Fig.3 Topping Pre90, balanced distortion (%) vs 1kHz output voltage into 100k ohms.
Fig.4 Topping Pre90, balanced distortion (%) vs 1kHz output voltage into 600 ohms.
Fig.5 Topping Pre90, unbalanced distortion (%) vs 1kHz output voltage into 100k ohms.
The THD+N was extraordinarily low at normal output levels of a few volts, so I measured how the Pre90's distortion changed with frequency at 11V. Despite the very high voltage level, the THD+N percentage was extremely low into both 100k ohms and 600 ohms, at 0.0004% (fig.6), with a slight increase in the top audio octaves. With a 50Hz tone at 2V into 100k ohms (fig.7), the harmonics at 100Hz, 150Hz, and 250Hz were close to the residual levels in the Audio Precision SYS2722's signal generator. I therefore repeated the spectral analysis at 10V into 600 ohms (fig.8). Despite the stressful conditions, the second and third harmonics each lie close to –120dB (0.0001%). At higher frequencies (fig.9), the third harmonic was slightly higher than the second, but both are still vanishingly low in level.
Fig.6 Topping Pre90, balanced distortion (%) vs frequency at 11V into 100k ohms (left channel blue, right red), 600 ohms (left cyan, right magenta).

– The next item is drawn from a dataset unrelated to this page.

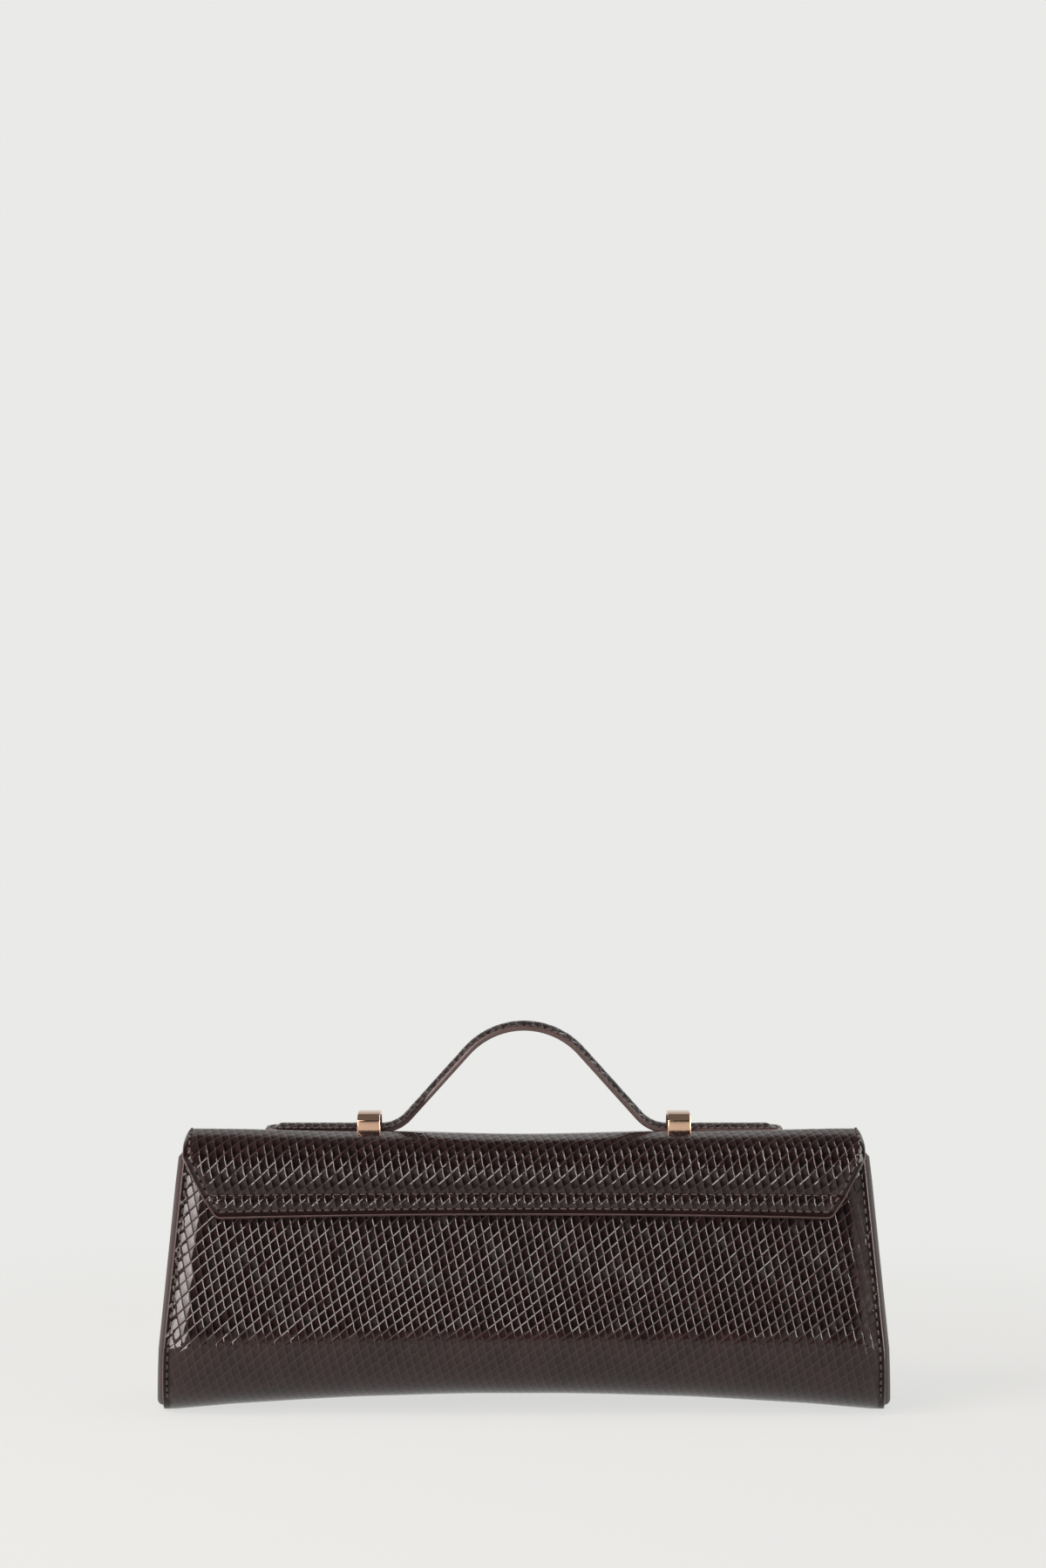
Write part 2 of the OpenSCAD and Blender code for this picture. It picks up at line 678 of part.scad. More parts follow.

Fig.7 Topping Pre90, balanced spectrum of 50Hz sinewave, DC–1kHz, at 2V into 100k ohms (left channel blue, right red; linear frequency scale).
Fig.8 Topping Pre90, balanced spectrum of 50Hz sinewave, DC–1kHz, at 10V into 600 ohms (left channel blue, right red; linear frequency scale).
Fig.9 Topping Pre90, balanced spectrum of 1kHz sinewave, DC–1kHz, at 3V into 200k ohms (left channel blue, right red; linear frequency scale).
Tested for intermodulation distortion with an equal mix of 19 and 20kHz tones at a peak level of 10V into 100k ohms, the second-order difference product at 1kHz lay at –130dB (0.00003%), and the higher-order products were all below –115dB (fig.10).
Fig.10 Topping Pre90, balanced HF intermodulation spectrum, DC–30kHz, 19+20kHz at 10V into 100k ohms (left channel blue, right red; linear frequency scale).